Dans l’affaire catalane, comment rester fier de sa citoyenneté française et européenne devant le comportement de nos dirigeants ? Les Français, jacobins indécrottables, soutiennent à fond le gouvernement espagnol qui, par son incompétence, a laissé pourrir la situation. L’Union européenne se comporte à peine un peu mieux en conseillant aux deux parties la voie du dialogue, mais en refusant de s’y impliquer de façon constructive. L’une et l’autre considèrent que c’est une affaire intérieure de l’Espagne, mais en fait elles pèsent de tout leur poids en faveur du royaume en exigeant de la Catalogne une entière soumission à la constitution espagnole, qui est effectivement une affaire intérieure espagnole.
Dans une Europe en principe unie, la constitution de chaque Etat serait-elle la loi suprême, intangible, indépassable ? Et que deviennent les Droits de l’Homme ? Cesseraient-ils d’être universels, incontournables dès qu’ils se heurtent à la raison d’Etat, à son unité, à ses frontières ?

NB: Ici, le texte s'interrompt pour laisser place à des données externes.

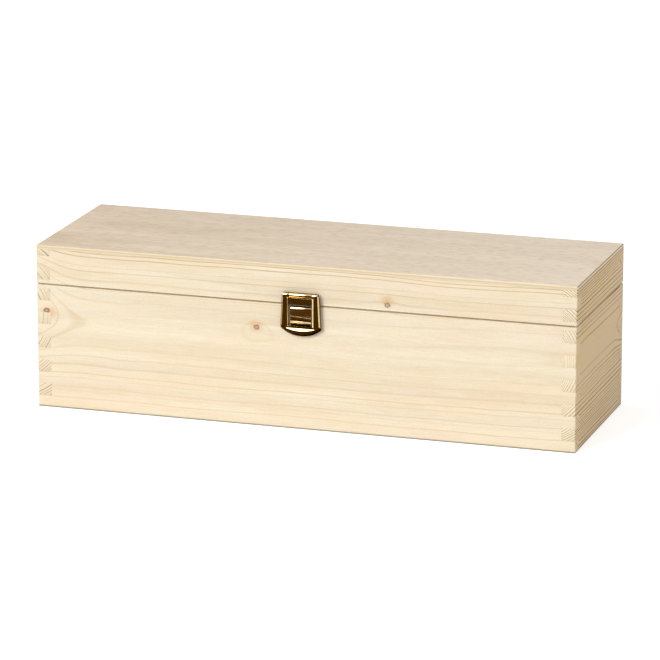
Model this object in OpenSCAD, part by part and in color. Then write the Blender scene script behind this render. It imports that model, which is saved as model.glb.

Dans l’émission C dans l’air de la 5ème chaîne le samedi 7 octobre, puis le mardi 10, un des participants aux deux tables rondes déclarait que le droit des peuples à disposer d’eux-mêmes ne s’appliquait qu’aux anciennes colonies et aux populations opprimées par des Etats non démocratiques.
L’oppression d’une “minorité nationale” ne pourrait donc pas exister dans un Etat démocratique ?
La République Française n’était-elle pas une démocratie en 1954, lorsque des patriotes algériens commencèrent à se soulever pour exiger l’indépendance de leur pays, pourtant formé de départements français selon la constitution de l’époque, et encore sous la suivante ?
Les trois Etats baltes
et les anciens membres de la Yougoslavie
se sont détachés de façon unilatérale,
à la faveur de crises géopolitiques.
Les dirigeants français et européens admettent cependant du bout des lèvres qu’une “région” d’un “pays” puisse faire sécession, à condition que ce soit avec l’accord de l’Etat central.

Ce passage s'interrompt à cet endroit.